Não tenho nada contra as narrativas infantis clássicas nas quais as meninas ou princesas eram salvas por um príncipe valente que as resgatava de uma madrasta horrível, de uma torre inexpugnável ou de um soberano tirano. Também não tenho nada contra o mito da maçã envenenada oferecida por uma bruxa com uma enorme verruga no nariz, ou ainda em relação a uma fada ofendida por não ter sido convidada para um batizado real que lança uma maldição sobre uma princesa e o seu séquito e põe o staff inteiro de um palácio a dormir por tempo indefinido por causa de um fuso maldito. O que me irrita nestas narrativas é o que elas representam na sua essência: mulheres fracas e ingénuas que se deixam armadilhar por pessoas más e rapazes fortes e corajosos que as vão salvar, e ainda que é preciso esperar e sofrer para viver um amor feliz.
Malta, a ver se nos organizamos: nem o sexo feminino é fraco como o querem pintar nessas e em outras histórias, nem o masculino tem vontade ou capacidade para nos salvar de bruxas malignas, feitiços poderosos, madrastas invejosas e dragões ferozes. Nada disso corresponde à vida real. Os homens até podem encarnar o grande herói, mas não o fazem com as suas parceiras, porque têm irmãs mais novas ou filhas para quem representam esse papel. Os filhos – e as filhas em particular – são perfeitas para um homem se transformar num herói: não desafiam o progenitor e não existe concorrência. Além disso é muito mais natural um homem sentir vontade de proteger um ser pequenino e frágil que chora quando esfola os joelhos ou quando lhe roubam uma boneca do que uma mulher com a vida feita.
Uma mulher com a vida feita é muitas vezes vista como um dragão, mesmo que seja uma princesa, porque uma vida feita e organizada representa força, poder, sucesso e independência. Uma mulher com a vida feita tem bastante dificuldade em explicar a um homem que precisa dele afetivamente, apesar de não depender dele materialmente. O que para as mulheres é uma evidência, para os homens pode ser m enigma. Ao longo da minha vida ouvi demasiadas vezes a frase ela já tem tudo, não percebo o que quer de mim, sou só a cereja no topo do bolo. Nada mais errado, caros senhores; se uma mulher atingiu a realização profissional, é totalmente independente e tem tempo para um homem, isso quer dizer que gosta mesmo dele.

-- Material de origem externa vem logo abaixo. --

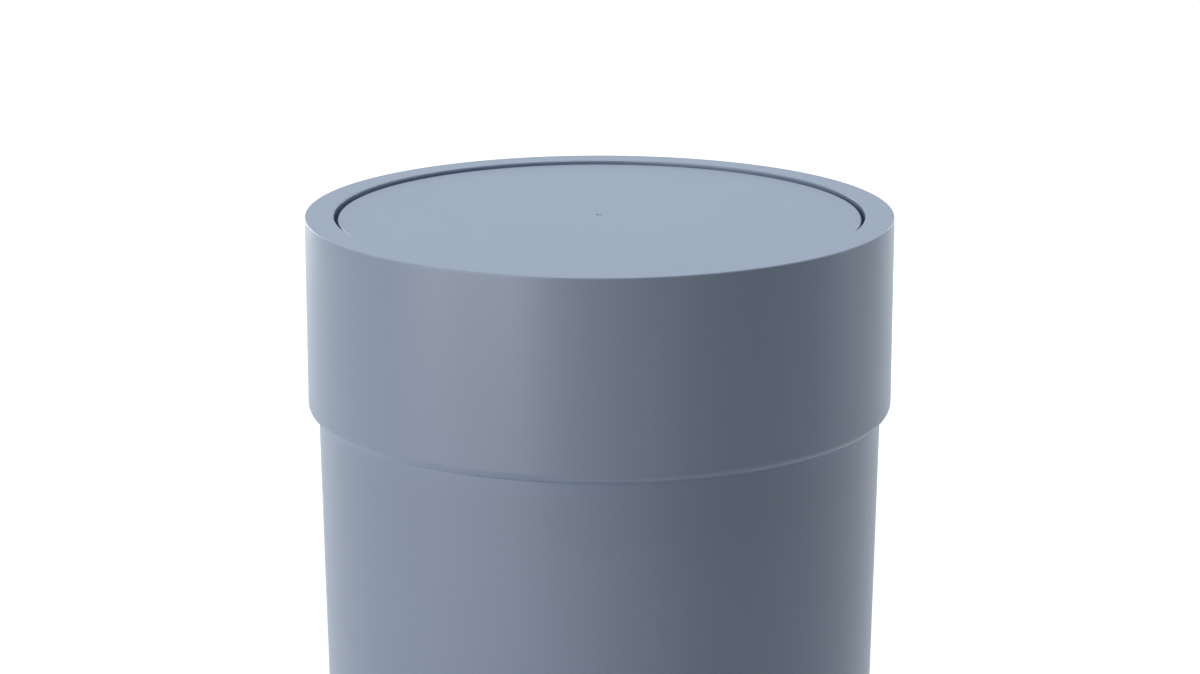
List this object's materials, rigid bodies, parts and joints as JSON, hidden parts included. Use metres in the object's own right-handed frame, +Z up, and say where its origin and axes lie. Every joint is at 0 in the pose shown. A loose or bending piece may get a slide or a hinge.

O amor é o oposto do interesse. Gostamos daquela pessoa não apenas por todas as qualidades que nos atraem, mas apesar de todos os defeitos que nos chateiam. Gostamos porque sim, e se não precisarmos nem do seu dinheiro, nem do seu status, então o cavalheiro em questão deveria entender que talvez lhe tenha calhado a sorte grande.
O paradigma feminino mudou muito depressa nas últimas décadas em muitas áreas e essa mudança deixou alguns homens aos papéis. Não é que não gostem de admirar uma mulher forte ou não se sintam protegidos pela sua força, mas isso não é sinónimo de quererem essa mulher ao seu lado. Muitos preferem a linha da indefesa-dona-de-casa-boazinha-que-não-faz- perguntas que vive para tomar conta da casa e dos meninos, enquanto eles fazem o que lhes apetece, porque sabem que ela depende deles em tudo, ou quase tudo. Os homens gostam de dominar e é muito mais fácil e simples dominar a rapariguinha dos fósforos ou a Rapunzel que vive encarcerada numa torre do a Daanerys, Mãe dos Dragões. Não é por acaso que o sempre indeciso e deprimido Jon Snow mata a mor da sua vida no final da saga. Já dizia Oscar Wilde each man kills the thing he loves.
O novo paradigma da mulher poderosa e independente criou um arquétipo híbrido, o da Princesa- Dragão. Elas estão ao mesmo tempo presas na torre que projeta uma relação na qual são protegidas e no campo de batalha a combater monstros e dragões. Esta atitude proativa faz com que se transformem em dragões aos olhos de alguns homens que ficam sem leitura para este modelo complexo, feito de uma combinação improvável. Mas esse é talvez um dos maiores encantos do eterno feminino: nós podemos – e sabemos – ser as duas coisas ao mesmo tempo, princesas e dragões, consoante aquilo que precisamos.
Não há nada de errado em liderar uma empresa com 300 trabalhadores e ansiar por um ombro forte e um abraço protetor no fim do dia. No fundo também é aquilo que os homens desejam, que o regresso a casa seja o descanso do guerreiro. Ainda acredito que é melhor ter em casa uma mulher inteligente e desafiadora do que uma dona de casa de avental que se realiza a regar as plantas do terraço e se gaba de aproveitar as promoções da semana do hipermercado da área de residência.